The chaplain didn’t give any kind of altar call, but he asked whoever had prayed that prayer to sign a manila folder before they left.

“That was Coach’s trademark — he was always writing on manila folders and napkins, never normal paper,” Grissom said.

Forty players and and two coaches signed that folder.

The next evening, they convened again — a solemn night for something Howard never intended to be solemn. It was the first time the Golden Bears took the field in the high school’s newly renovated football stadium, which Howard had painstakingly worked on for a year.

And it wasn’t for a game — it was for his funeral.

The team members all sat together in Keith Howard Memorial Stadium — the school had made the decision over the weekend to dedicate it to him — and alongside players from 12 other high schools watched as the hearse made one last “victory lap” around the field.

On this night, Prickett said, the victory was about a lot more than football — a fact Howard would have been proud of.

“Let me speak to hurting hearts about the question that I know looms right at the surface — why?”

He was quick to tell the crowd gathered that he doesn’t know the mind of God, but part of the why, he had to guess, was “because God can use Keith’s passing to bring many sons and daughters to Himself.”

Forty-two the night before, to be exact, plus several more who have since made commitments at Eastaboga Baptist. And none of which are simply names on a manila folder — Grissom is serious on that point.

“We’re getting the ball rolling with discipleship,” he said. “We’re doing it through FCA, we’re mentoring these guys and we’ve delivered Bibles to them, too.”
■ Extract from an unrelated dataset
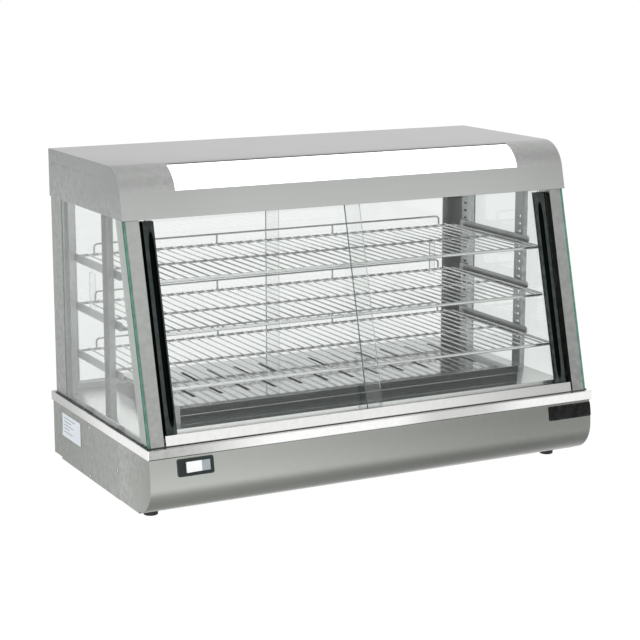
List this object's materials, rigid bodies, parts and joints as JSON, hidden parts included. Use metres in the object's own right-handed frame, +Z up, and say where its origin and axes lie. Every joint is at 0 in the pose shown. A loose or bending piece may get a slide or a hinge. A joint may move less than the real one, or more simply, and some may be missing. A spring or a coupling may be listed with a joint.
{
  "type": "hot food display case",
  "caption": "Counter-top heated display case with sloping sliding glass doors, glass sides, wire shelves and a lit curved hood on a sheet-metal base.",
  "frame": {"origin": "centre of the footprint, on the counter under the feet", "axes": "+X along the length, to the right as a customer in front sees it; the customer side faces -Y and the operator side +Y; +Z up"},
  "size_m": [0.92, 0.492, 0.61],
  "materials": {
    "brushed_steel": "satin brushed",
    "bright_trim": "bright polished",
    "aluminium_track": "satin anodised",
    "chromed_wire": "polished",
    "element_sheath": "dull, heat darkened",
    "black_plastic": "fine matt",
    "handle_profile": "satin, dark green-grey",
    "white_plastic": "gloss",
    "clear_plastic": "clear",
    "bakelite": "moulded",
    "label_film": "blank printed film",
    "opal_diffuser": "opal, lit from behind",
    "lamp_glass": "frosted white tube",
    "clear_glass": "clear toughened, faint green at the edges",
    "black_rubber": "matt"
  },
  "bodies": {
    "case": {"front_panel": "brushed_steel", "side_panel_left": "brushed_steel", "side_panel_right": "brushed_steel", "back_panel": "brushed_steel", "base_pan": "brushed_steel", "trim_frame": "bright_trim", "deck_plate": "brushed_steel", "heater_cover": "bright_trim", "heating_element": "element_sheath", "foot_front_left": "black_rubber", "foot_front_right": "black_rubber", "foot_rear_left": "black_rubber", "foot_rear_right": "black_rubber", "switch_bezel": "black_plastic", "badge_plate": "black_plastic", "rating_label": "label_film", "thermostat_body": "bakelite", "cable_gland": "black_plastic", "front_sill": "aluminium_track", "front_head_track": "aluminium_track", "rear_sill": "aluminium_track", "rear_head_track": "aluminium_track", "front_post_left": "brushed_steel", "front_post_right": "brushed_steel", "rear_post_left": "brushed_steel", "rear_post_right": "brushed_steel", "upright_front_left": "brushed_steel", "upright_front_right": "brushed_steel", "upright_rear_left": "brushed_steel", "upright_rear_right": "brushed_steel", "side_glass_left": "clear_glass", "side_glass_right": "clear_glass", "bracket_upper_left": "brushed_steel", "bracket_upper_right": "brushed_steel", "bracket_middle_left": "brushed_steel", "bracket_middle_right": "brushed_steel", "bracket_lower_left": "brushed_steel", "bracket_lower_right": "brushed_steel", "hood_shell": "brushed_steel", "hood_ceiling": "brushed_steel", "light_diffuser": "opal_diffuser", "lamp_tube": "lamp_glass", "lamp_holder_left": "white_plastic", "lamp_holder_right": "white_plastic"},
    "front_door_left": {"front_door_glass_left": "clear_glass", "front_door_handle_left": "handle_profile"},
    "front_door_right": {"front_door_glass_right": "clear_glass", "front_door_handle_right": "handle_profile"},
    "rear_door_left": {"rear_door_glass_left": "clear_glass", "rear_door_pull_left": "clear_plastic"},
    "rear_door_right": {"rear_door_glass_right": "clear_glass", "rear_door_pull_right": "clear_plastic"},
    "rocker": {"switch_rocker": "white_plastic"},
    "knob": {"thermostat_knob": "black_plastic"},
    "upper_shelf": {"shelf_upper": "chromed_wire", "fence_upper": "chromed_wire"},
    "middle_shelf": {"shelf_middle": "chromed_wire", "fence_middle": "chromed_wire"},
    "lower_shelf": {"shelf_lower": "chromed_wire", "fence_lower": "chromed_wire"}
  },
  "joints": [
    {"name": "front_door_left_slide", "type": "slide", "parent": "case", "child": "front_door_left", "axis": [1, 0, 0], "range_m": [0, 0.4]},
    {"name": "front_door_right_slide", "type": "slide", "parent": "case", "child": "front_door_right", "axis": [-1, 0, 0], "range_m": [0, 0.4]},
    {"name": "rear_door_left_slide", "type": "slide", "parent": "case", "child": "rear_door_left", "axis": [1, 0, 0], "range_m": [0, 0.43]},
    {"name": "rear_door_right_slide", "type": "slide", "parent": "case", "child": "rear_door_right", "axis": [-1, 0, 0], "range_m": [0, 0.43]},
    {"name": "rocker_tip", "type": "hinge", "parent": "case", "child": "rocker", "pos_m": [-0.369, -0.23503, 0.1047], "axis": [0, -0.1678, -0.9858], "range_deg": [0, 10]},
    {"name": "knob_turn", "type": "hinge", "parent": "case", "child": "knob", "pos_m": [0.3, 0.2305, 0.075], "axis": [0, -1, 0], "range_deg": [0, 270]},
    {"name": "upper_shelf_lift", "type": "slide", "parent": "case", "child": "upper_shelf", "axis": [0, 0, 1], "range_m": [0, 0.012]},
    {"name": "middle_shelf_lift", "type": "slide", "parent": "case", "child": "middle_shelf", "axis": [0, 0, 1], "range_m": [0, 0.012]},
    {"name": "lower_shelf_lift", "type": "slide", "parent": "case", "child": "lower_shelf", "axis": [0, 0, 1], "range_m": [0, 0.012]}
  ]
}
It’s a blessing, Martin added, that there’s already a “family” in place recruited by Howard to bring these dozens of new believers along. Martin. Grissom. Another chaplain, Whitt Hibbs, pastor of Arbor Baptist Church, Pell City.

They’re going to encourage the boys to keep their head in the game — the spiritual one.

“Because of this, people are coming back to where they need to be with the Lord — to a serious faith,” Prickett said.